Андрей шарил по эфиру, но тот, как назло, был весь заполонен сверхтяжелым роком. Иногда, правда, проскакивали бойкие мелодии, однако текст шел сплошь на незнакомом языке, напоминающем птичье щебетанье. И вдруг прорезался мужской голос:
– …оранжевый! Оранжевый, говорят. Керя, ты ухи протри: желтый такой, ну желто-горячий автомобиль ихий! Понял?
Рука Андрея дрогнула, нечаянно сбив настройку. Друзья переглянулись.
– Это не про нас? – прищурился Андрей и начал медленно шарить настройкой по эфиру.

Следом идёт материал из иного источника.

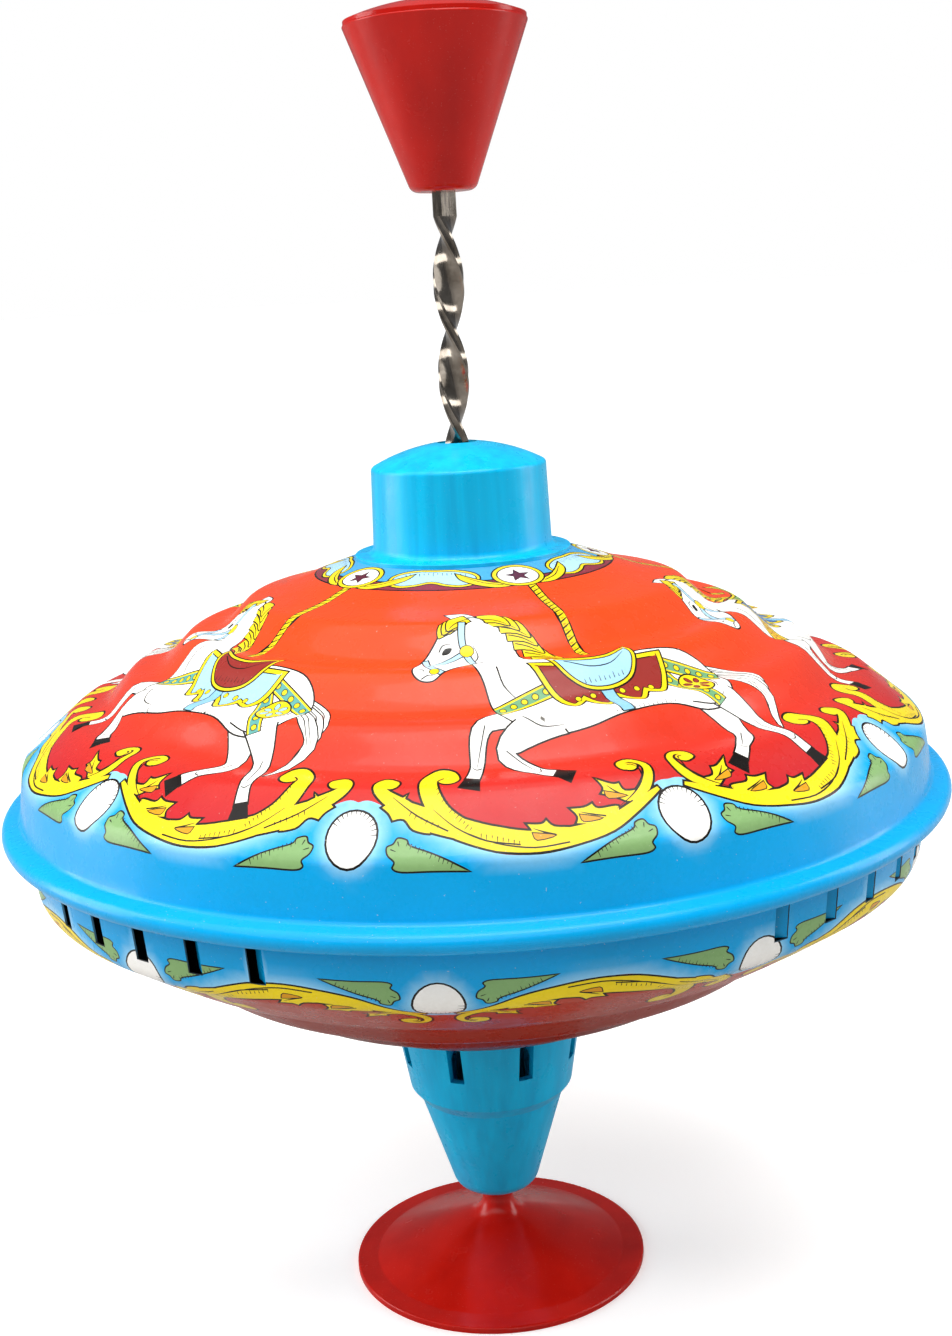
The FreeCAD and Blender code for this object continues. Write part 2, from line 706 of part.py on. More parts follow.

Голос мельтешил, пропадал, путался с утробным завыванием певицы, потом вдруг снова прорезался совершенно отчетливо:
– Двое мужиков. Во, здоровущий один, а другой хиляк, вы его на мизинец возьмете.
Послышался неразборчивый скрежет, означавший, видимо, вопрос, на который тут же последовал ответ:
– Да ни хрена не говорили! Вообще ни слова! Узнали дорогу – и поминай как звали. Хотя нет, хиляк обмолвился: дескать, из-за радива… словом, радикативный контроль. Только что я, контроля такого не видел?
– Мама родная, – тихо сказал Андрей. – Ушам не верю…
– Да, похоже, насчет извилины – это ты крепко лопухнулся, – наконец обрел дар речи не менее ошеломленный Дмитрий. – И не так уж он, надо полагать, пьян был, этот деревенский Штирлиц! Уж не тетка ли Лизавета у него за радистку Кэт? Или автономно работает? И кому же на нас стучит это чмо? А главное – зачем?
– За-га-доч-но… – пробормотал Андрей. – Ну ничего. Скоро увидим. Вон, горелая роща впереди – значит, выходим на финишную прямую к разгадке.